More than a decade later, when it was clear that the system was in trouble and that only greater government intervention and spending could save it, the Heritage Foundation took something of a victory lap, detailing Obamacare’s manifest failures and arguing that it was long past time to scrap the whole experiment.

The ACA dramatically increased health insurance premiums and cost-sharing in the individual market…
The ACA collapsed insurer competition in the nation’s individual markets…
The ACA failed to meet official enrollment targets in the individual markets…
The ACA is pricing middle-class Americans out of individual market coverage…
The ACA expanded government coverage while wrecking the private individual health insurance market…
The ACA compromised access to care for persons — including those with pre-existing medical conditions — enrolled in the nation’s individual markets…
The ACA failed—and failed miserably to attract young people into the exchange insurance pools…
The ACA’s vaunted delivery reforms did not yield the anticipated savings.

Everything Republicans warned would happen did happen. And the Democrats’ response was to offer a massive “temporary” increase in subsidies to help paper over the failures. Again, every sentient person in the country insisted that doing so would be a disaster, that the subsidies would only increase costs, and that they would not be temporary.

Worse still, in addition to sticking their fingers in their ears and ignoring the experiences of the last decade and a half, the Democrats are actually blaming the Republicans for all of the healthcare system’s problems, insisting that the GOP is somehow responsible for their delusions.

Normal people, of course, think that the institutions created by Obamacare are destructive, costly, and ultimately ineffective. And we know they believe this because so many of them said so before the system was ever put in place. The Democrats disagree, and they will not be dissuaded from their course by any appeals to theory or experience. They want to keep the institutions and keep reforming them until they inevitably find the right formula.

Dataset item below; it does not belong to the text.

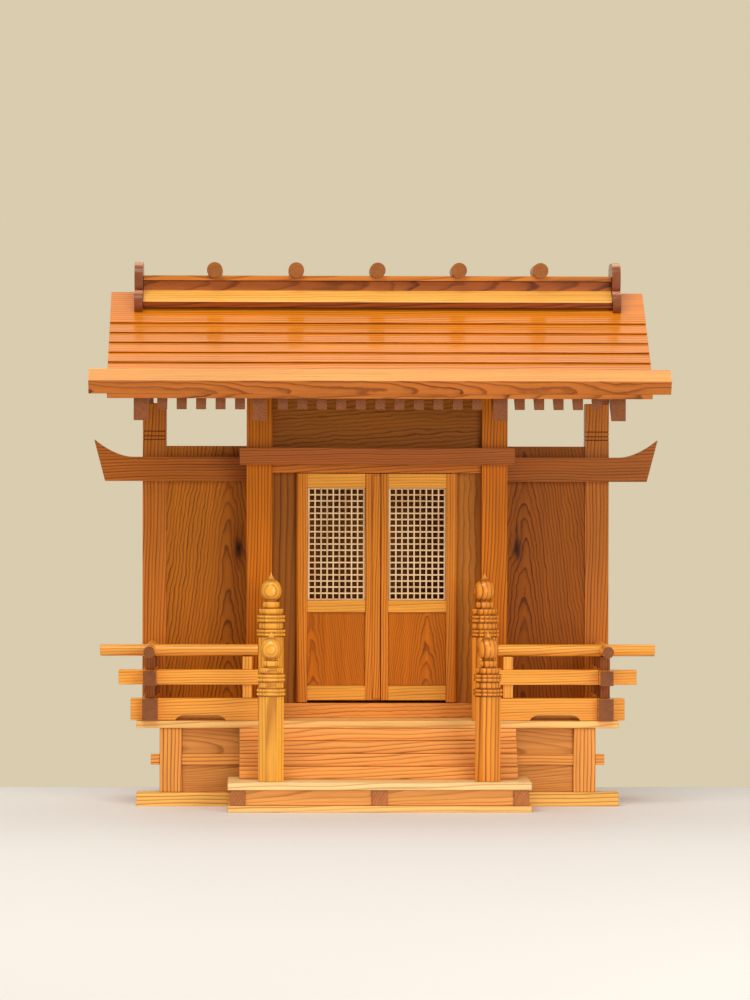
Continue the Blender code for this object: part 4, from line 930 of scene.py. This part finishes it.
def make_leaf_frame(side):
    """Stiles and rails of a leaf, with the meeting strip on the left one."""
    node = f"door_{SIDE_NAMES[side]}_frame"
    low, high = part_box(node)
    hanging_edge = side * (DOOR_PAIR_WIDTH / 2 - HANGING_STILE)
    meeting_edge = side * (STRIP_WIDTH / 2 + MEETING_STILE)
    back = LEAF_FRONT + LEAF_THICKNESS
    middle = LEAF_FRONT + LEAF_THICKNESS / 2
    hinge = side * (DOOR_PAIR_WIDTH / 2 - LEAF_THICKNESS / 2)
    foot = DOOR_BOTTOM - STILE_FOOT_DROP
    leaf = Joinery(node + "_boards")
    stile = prism(stile_outline(side, hanging_edge, hinge), "z", foot, DOOR_TOP)
    leaf.add(stile, "door_frame", "z", (0.05 * side, 0.01), edge=THIN_EDGE)
    for start, end in ((low.z, foot), (DOOR_TOP, high.z)):
        pin = rod((hinge, middle, start), (hinge, middle, end), PIN_RADIUS, PIN_SEGMENTS)
        leaf.add(pin, "door_frame", "z", (0.01, 0.01), edge=0.0)
    seam = STRIP_WIDTH / 2 + side * LEAF_GAP / 2
    start = (seam, LEAF_FRONT, DOOR_BOTTOM)
    leaf.board(start, (meeting_edge, back, DOOR_TOP), "door_frame", "z", (0.05, 0.01))
    for bottom, top in DOOR_RAILS:
        start = (meeting_edge, LEAF_FRONT + DOOR_RAIL_INSET, DOOR_BOTTOM + bottom)
        end = (hanging_edge, back - DOOR_RAIL_INSET, DOOR_BOTTOM + top)
        leaf.board(start, end, "door_rail", "x", (0.008, 0.06))
    if side == LEFT:
        start = (seam - STRIP_WIDTH, low.y, DOOR_BOTTOM + STRIP_SHORT)
        end = (seam, LEAF_FRONT - SEAM, DOOR_TOP - STRIP_SHORT)
        leaf.board(start, end, "door_frame", "z", (0.05, 0.01))
    leaf.finish([node], body=f"door_{SIDE_NAMES[side]}")


def lattice_bars(low, high, margin, count):
    """Both edges of every bar across a lattice, the margins included."""
    pitch = (high - low - 2 * margin + LATTICE_BAR) / count
    bars = [(low, low + margin)]
    for index in range(1, count):
        start = low + margin + index * pitch - LATTICE_BAR
        bars.append((start, start + LATTICE_BAR))
    bars.append((high - margin, high))
    return bars


def make_lattice(side):
    """Upright bars with level ones a hair behind them, crossing in their thickness."""
    node = f"door_{SIDE_NAMES[side]}_lattice"
    low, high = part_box(node)
    lattice = Joinery(node + "_bars")
    for start, end in lattice_bars(low.x, high.x, LATTICE_SIDE_MARGIN, LATTICE_COLUMNS):
        foot = (start, low.y, low.z)
        lattice.board(foot, (end, high.y, high.z), "lattice", "z", (0.03, 0.03), BAR_EDGE)
    near = low.y + LATTICE_BAR_SETBACK
    far = high.y - LATTICE_BAR_SETBACK
    for start, end in lattice_bars(low.z, high.z, LATTICE_END_MARGIN, LATTICE_ROWS):
        left = (low.x + SEAM, near, start)
        lattice.board(left, (high.x - SEAM, far, end), "lattice", "x", (0.03, 0.03), BAR_EDGE)
    lattice.finish([node], body=f"door_{SIDE_NAMES[side]}")


# Side screens

def make_screen_cap(side):
    """The rail across a screen, whose top sweeps up to its tip."""
    node = f"screen_cap_{SIDE_NAMES[side]}"
    low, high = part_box(node)
    start = min((low.x, high.x), key=abs)
    shoulder = low.z + SCREEN_CAP_HEIGHT
    outline = [(start, low.z), (side * SCREEN_CAP_HEEL, low.z)]
    for index in range(SCREEN_CAP_STEPS + 1):
        share = 1 - index / SCREEN_CAP_STEPS
        x = SCREEN_CAP_CURVE_START + (SCREEN_CAP_TIP - SCREEN_CAP_CURVE_START) * share
        outline.append((side * x, shoulder + SCREEN_CAP_RISE * share**SCREEN_CAP_CURVE_POWER))
    outline.append((start, shoulder))
    cap = Joinery(node + "_board")
    cap.add(prism(outline, "y", low.y, high.y), "screen_cap", "x", (0.01, 0.06))
    cap.finish([node])


def make_screen_panel(side):
    """The board of a screen, with its knot, let into the outer post."""
    node = f"screen_panel_{SIDE_NAMES[side]}"
    look = "wall" if side == LEFT else "wall_deep"
    low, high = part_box(node)
    inner, outer = sorted((low.x, high.x), key=abs)
    start = (inner, low.y, low.z)
    end = (outer + side * SCREEN_TONGUE, high.y, high.z)
    heart = (-side * SCREEN_HEART[0], SCREEN_HEART[1])
    panel = Joinery(node + "_board")
    panel.board(start, end, look, "z", heart)
    item = panel.finish([node])
    space = wood_space(low, high, "z", heart, seed_of(node))
    knot = (space @ Vector((KNOT_X[side], low.y, KNOT_Z)), KNOT_WIDTH, KNOT_LENGTH)
    item.data.materials[0] = wood_material(node + "_wood", look, space, knot)


# Roof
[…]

https://endchan.org/b/res/72464.html


Reader 11/18/2025 (Tue) 17:40 Id: 3649cf [Preview] No.28792 del
Trump floated the idea of giving low and middle-income Americans a direct payment of $2,000 rather than providing a subsidy that is paid to insurance companies.

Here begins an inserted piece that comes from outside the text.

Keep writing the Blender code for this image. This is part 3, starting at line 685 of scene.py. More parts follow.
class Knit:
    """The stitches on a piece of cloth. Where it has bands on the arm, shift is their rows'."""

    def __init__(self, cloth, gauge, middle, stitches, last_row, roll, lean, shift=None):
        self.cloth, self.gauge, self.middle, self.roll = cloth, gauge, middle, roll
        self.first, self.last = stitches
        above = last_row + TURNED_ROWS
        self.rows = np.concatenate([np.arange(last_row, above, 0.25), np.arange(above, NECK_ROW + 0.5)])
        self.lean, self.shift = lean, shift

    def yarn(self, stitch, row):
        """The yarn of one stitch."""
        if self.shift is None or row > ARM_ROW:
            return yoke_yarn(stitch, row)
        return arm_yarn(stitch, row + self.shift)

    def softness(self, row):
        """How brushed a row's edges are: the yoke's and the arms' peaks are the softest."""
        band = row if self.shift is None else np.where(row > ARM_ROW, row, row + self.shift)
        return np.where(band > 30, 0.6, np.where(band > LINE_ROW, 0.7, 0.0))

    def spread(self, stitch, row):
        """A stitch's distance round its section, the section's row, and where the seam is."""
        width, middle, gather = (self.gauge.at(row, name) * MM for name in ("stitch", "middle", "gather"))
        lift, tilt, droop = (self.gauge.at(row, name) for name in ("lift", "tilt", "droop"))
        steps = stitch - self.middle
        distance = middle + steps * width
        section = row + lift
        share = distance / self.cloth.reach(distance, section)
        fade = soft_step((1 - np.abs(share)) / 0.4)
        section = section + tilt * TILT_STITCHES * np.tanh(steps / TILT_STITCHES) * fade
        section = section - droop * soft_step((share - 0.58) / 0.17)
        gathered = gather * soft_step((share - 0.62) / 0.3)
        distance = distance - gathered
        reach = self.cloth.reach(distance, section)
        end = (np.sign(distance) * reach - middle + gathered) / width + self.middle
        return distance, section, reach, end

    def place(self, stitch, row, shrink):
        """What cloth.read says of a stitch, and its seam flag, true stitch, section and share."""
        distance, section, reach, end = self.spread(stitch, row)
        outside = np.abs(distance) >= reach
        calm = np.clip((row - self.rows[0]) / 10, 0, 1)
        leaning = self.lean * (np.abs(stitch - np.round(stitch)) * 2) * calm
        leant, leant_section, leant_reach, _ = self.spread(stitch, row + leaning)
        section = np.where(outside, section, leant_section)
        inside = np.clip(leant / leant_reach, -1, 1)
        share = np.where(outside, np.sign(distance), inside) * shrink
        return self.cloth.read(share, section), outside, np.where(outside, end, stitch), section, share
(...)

That would allow people to purchase their own insurance, Trump said in a Nov. 8 social media post. The president added that this would avoid putting more money into a health coverage system that, he said, provided inferior health coverage.

The White House is in discussion with lawmakers about the idea, Trump told reporters on Nov. 14.

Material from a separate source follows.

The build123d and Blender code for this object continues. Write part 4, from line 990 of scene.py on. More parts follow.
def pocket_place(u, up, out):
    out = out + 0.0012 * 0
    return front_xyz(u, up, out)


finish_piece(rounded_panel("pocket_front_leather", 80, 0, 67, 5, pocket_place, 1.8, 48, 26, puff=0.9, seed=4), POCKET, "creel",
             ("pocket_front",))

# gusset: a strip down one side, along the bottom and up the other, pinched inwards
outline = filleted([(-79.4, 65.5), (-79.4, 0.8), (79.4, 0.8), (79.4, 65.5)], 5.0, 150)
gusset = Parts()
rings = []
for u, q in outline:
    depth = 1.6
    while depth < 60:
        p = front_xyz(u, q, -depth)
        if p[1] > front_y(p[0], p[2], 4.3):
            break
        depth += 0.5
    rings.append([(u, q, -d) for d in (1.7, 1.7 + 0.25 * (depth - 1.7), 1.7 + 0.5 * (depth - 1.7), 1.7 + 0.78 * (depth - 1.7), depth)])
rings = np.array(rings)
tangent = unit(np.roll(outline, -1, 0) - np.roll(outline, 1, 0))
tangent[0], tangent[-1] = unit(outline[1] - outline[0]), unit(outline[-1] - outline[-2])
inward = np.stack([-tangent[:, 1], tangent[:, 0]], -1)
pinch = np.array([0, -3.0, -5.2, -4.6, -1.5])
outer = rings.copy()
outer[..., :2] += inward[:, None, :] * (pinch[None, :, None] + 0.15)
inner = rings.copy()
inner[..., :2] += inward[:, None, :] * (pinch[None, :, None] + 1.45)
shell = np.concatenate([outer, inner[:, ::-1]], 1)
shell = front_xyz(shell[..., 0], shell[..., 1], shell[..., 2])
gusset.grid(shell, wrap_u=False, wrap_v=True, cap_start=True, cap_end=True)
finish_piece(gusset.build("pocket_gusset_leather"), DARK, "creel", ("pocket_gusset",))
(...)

“I’ve had personal talks with some Democrats,” he said, adding that the plan would allow consumers to negotiate their own price with an insurer.

Sen. Rick Scott (R-Fla.) is drafting legislation for a similar plan now. His plan would send money directly to individual Health Savings Accounts, much like Trump suggested.

“They can use it to spend on healthcare, so they can buy direct health care, or they can buy insurance, or [use it for] a co-payment or deductible,” Scott told Reporters on Nov. 10.

Consumers could use the funds to buy any plan authorized by their state’s insurance commission, he added.


Reader 11/18/2025 (Tue) 17:47 Id: 3649cf [Preview] No.28793 del
Republicans generally have been reluctant to extend the enhanced subsidies without also addressing abuse of the Obamacare system, which they say rose dramatically after those subsidies were introduced.

The expiration date indicates that the subsidies were not considered a long-term solution, Dr. Mehmet Oz, administrator of the Centers for Medicare and Medicaid Services, said in a Fox News interview on Nov. 16.

“It creates incentives for fraud,” he said.

“Instead of paying insurance companies to manage our money, let’s trust Americans to manage their own care — with a pre-funded Federal Flexible Spending Account,” he said.

A Flexible Spending Account is similar to a Health Savings Account but is not owned by the individual and does not roll over from year to year.

Commercial health insurance premiums have risen every year since 2008, according to Health System Tracker, a data collection site run by the nonprofits The Peterson Center on Healthcare and KFF.